* **TASK GOAL**: Write out only the span of lines that begins at the line with "Reconstruct the object" and ends at the line with "TRACK_SLOT = 0.016". Keep both end lines, word for word.

* **TASK DATA**:
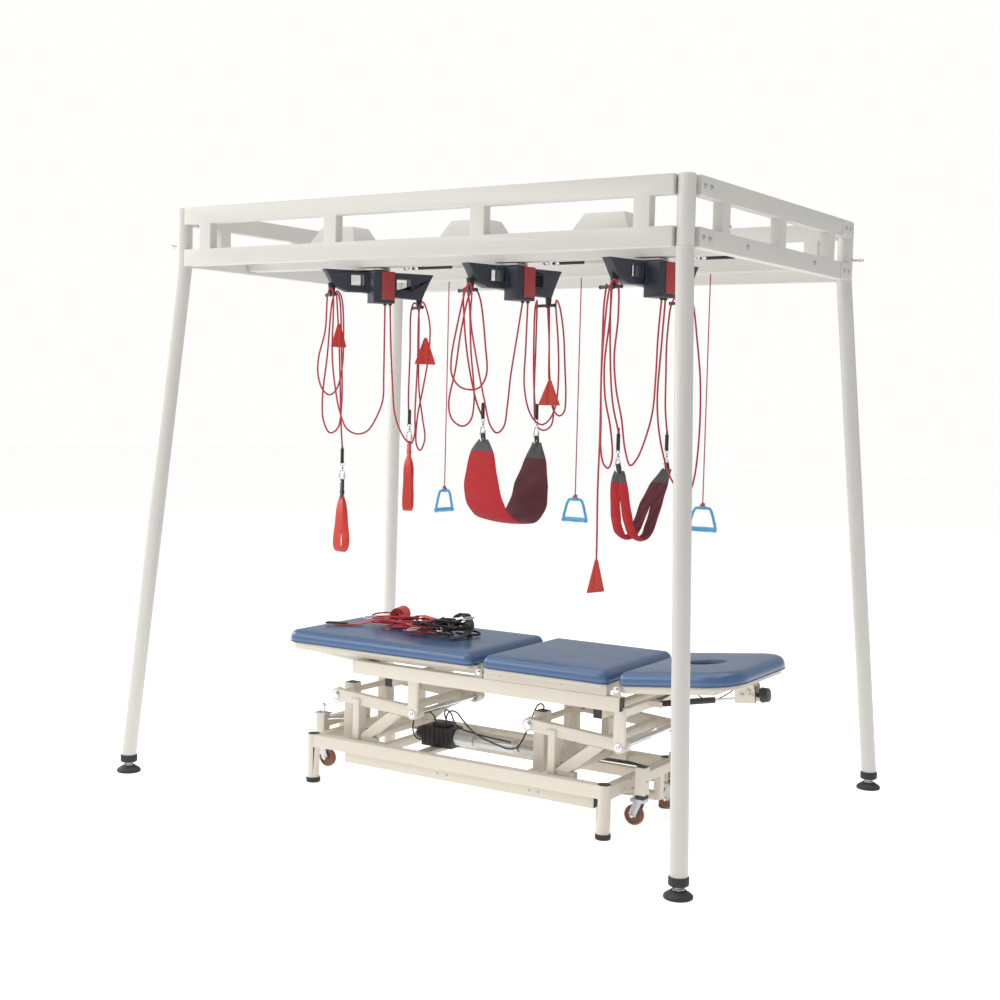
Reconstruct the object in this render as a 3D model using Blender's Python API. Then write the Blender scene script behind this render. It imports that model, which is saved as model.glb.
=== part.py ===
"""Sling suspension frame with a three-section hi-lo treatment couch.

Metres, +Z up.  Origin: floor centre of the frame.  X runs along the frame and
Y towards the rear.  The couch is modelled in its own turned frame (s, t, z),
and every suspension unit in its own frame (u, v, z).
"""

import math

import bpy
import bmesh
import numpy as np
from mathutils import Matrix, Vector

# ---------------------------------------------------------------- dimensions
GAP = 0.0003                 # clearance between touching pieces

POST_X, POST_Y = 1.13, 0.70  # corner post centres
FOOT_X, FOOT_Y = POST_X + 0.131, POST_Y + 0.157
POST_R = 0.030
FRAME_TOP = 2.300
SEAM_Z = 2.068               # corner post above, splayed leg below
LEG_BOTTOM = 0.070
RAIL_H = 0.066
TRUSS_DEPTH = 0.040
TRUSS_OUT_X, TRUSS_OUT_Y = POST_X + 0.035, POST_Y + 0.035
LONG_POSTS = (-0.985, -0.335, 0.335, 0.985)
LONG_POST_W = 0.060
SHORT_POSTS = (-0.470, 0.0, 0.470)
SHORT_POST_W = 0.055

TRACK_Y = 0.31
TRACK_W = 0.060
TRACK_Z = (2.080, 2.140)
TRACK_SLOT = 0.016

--

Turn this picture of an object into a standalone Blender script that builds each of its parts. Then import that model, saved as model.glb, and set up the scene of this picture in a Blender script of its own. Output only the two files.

--

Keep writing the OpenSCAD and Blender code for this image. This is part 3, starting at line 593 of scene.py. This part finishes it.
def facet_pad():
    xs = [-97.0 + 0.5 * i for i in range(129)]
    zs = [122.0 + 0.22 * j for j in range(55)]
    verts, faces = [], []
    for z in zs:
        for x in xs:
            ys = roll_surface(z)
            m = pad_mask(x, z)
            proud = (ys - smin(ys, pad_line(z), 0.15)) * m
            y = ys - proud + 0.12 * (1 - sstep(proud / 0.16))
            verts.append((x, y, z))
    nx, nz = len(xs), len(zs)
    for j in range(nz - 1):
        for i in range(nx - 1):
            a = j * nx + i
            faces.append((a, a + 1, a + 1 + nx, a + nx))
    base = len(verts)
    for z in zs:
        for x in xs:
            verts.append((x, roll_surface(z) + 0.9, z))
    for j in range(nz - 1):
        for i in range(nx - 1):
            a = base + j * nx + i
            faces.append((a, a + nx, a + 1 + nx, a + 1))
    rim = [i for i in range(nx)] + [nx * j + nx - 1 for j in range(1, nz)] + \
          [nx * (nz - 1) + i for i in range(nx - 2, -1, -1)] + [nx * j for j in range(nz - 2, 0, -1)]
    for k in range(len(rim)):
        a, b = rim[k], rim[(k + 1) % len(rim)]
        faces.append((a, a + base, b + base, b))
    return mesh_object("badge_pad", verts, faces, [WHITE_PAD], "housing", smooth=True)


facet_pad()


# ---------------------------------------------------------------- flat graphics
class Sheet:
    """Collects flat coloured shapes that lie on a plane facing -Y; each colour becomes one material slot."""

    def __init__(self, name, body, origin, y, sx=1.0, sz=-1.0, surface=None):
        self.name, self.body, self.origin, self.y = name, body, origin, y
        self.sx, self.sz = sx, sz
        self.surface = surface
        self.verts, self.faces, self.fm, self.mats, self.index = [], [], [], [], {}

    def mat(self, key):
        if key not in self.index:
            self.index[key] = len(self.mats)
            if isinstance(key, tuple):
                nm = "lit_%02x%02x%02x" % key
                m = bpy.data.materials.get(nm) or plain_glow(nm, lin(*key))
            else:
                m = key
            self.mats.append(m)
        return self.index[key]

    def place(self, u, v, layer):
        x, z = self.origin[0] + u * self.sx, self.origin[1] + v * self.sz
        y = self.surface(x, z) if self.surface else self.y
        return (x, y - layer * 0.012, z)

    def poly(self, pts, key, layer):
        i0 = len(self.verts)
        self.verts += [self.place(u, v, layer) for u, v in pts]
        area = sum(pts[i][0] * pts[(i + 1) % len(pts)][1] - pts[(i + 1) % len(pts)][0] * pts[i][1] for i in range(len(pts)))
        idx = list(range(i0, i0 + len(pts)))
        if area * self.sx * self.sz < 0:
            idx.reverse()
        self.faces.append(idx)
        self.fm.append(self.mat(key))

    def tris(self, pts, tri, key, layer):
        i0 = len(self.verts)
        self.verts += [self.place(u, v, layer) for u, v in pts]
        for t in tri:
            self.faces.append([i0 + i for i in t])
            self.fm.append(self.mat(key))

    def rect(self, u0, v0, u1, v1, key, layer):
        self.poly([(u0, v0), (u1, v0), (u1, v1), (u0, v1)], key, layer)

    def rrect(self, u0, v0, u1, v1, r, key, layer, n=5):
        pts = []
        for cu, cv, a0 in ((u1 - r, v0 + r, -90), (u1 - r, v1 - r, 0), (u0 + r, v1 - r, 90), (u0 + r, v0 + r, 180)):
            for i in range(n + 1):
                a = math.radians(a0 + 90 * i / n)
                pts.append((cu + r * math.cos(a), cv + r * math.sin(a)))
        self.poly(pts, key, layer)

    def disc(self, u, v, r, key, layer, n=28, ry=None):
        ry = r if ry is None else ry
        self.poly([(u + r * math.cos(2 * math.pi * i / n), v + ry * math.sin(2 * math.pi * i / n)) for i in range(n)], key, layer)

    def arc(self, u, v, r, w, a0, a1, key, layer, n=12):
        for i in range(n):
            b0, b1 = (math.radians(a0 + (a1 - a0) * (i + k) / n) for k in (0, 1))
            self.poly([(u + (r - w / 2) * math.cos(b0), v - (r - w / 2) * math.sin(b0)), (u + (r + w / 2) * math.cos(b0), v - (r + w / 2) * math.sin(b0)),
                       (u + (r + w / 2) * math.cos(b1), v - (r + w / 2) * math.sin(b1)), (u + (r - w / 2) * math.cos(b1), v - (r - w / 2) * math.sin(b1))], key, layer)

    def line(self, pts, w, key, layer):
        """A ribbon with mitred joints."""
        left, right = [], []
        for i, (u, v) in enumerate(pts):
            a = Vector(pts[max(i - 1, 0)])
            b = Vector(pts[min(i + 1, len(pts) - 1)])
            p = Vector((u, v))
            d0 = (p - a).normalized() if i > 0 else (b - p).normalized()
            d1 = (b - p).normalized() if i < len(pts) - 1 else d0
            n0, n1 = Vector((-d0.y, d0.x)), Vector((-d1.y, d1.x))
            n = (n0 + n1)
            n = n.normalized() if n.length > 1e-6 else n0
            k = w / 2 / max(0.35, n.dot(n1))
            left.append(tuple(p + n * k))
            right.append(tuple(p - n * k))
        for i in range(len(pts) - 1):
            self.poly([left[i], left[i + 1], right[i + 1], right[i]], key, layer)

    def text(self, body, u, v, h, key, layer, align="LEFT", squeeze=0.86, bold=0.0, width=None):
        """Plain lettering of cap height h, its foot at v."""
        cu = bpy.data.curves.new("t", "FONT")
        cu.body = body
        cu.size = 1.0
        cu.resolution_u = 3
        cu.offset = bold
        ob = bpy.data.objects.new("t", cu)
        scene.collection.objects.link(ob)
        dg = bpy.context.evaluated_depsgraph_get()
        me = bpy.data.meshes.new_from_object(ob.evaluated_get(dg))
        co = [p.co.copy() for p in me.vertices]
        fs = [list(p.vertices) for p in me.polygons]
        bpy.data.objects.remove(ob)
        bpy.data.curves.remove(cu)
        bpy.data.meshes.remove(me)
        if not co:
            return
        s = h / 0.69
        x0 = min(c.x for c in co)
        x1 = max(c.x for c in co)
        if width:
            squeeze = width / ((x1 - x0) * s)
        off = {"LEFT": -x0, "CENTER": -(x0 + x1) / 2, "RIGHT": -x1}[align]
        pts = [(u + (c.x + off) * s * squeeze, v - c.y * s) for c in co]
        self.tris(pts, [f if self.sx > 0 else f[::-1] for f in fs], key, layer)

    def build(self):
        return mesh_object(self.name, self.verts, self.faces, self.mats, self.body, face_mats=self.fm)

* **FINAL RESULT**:
Reconstruct the object in this render as a 3D model using Blender's Python API. Then write the Blender scene script behind this render. It imports that model, which is saved as model.glb.
=== part.py ===
"""Sling suspension frame with a three-section hi-lo treatment couch.

Metres, +Z up.  Origin: floor centre of the frame.  X runs along the frame and
Y towards the rear.  The couch is modelled in its own turned frame (s, t, z),
and every suspension unit in its own frame (u, v, z).
"""

import math

import bpy
import bmesh
import numpy as np
from mathutils import Matrix, Vector

# ---------------------------------------------------------------- dimensions
GAP = 0.0003                 # clearance between touching pieces

POST_X, POST_Y = 1.13, 0.70  # corner post centres
FOOT_X, FOOT_Y = POST_X + 0.131, POST_Y + 0.157
POST_R = 0.030
FRAME_TOP = 2.300
SEAM_Z = 2.068               # corner post above, splayed leg below
LEG_BOTTOM = 0.070
RAIL_H = 0.066
TRUSS_DEPTH = 0.040
TRUSS_OUT_X, TRUSS_OUT_Y = POST_X + 0.035, POST_Y + 0.035
LONG_POSTS = (-0.985, -0.335, 0.335, 0.985)
LONG_POST_W = 0.060
SHORT_POSTS = (-0.470, 0.0, 0.470)
SHORT_POST_W = 0.055

TRACK_Y = 0.31
TRACK_W = 0.060
TRACK_Z = (2.080, 2.140)
TRACK_SLOT = 0.016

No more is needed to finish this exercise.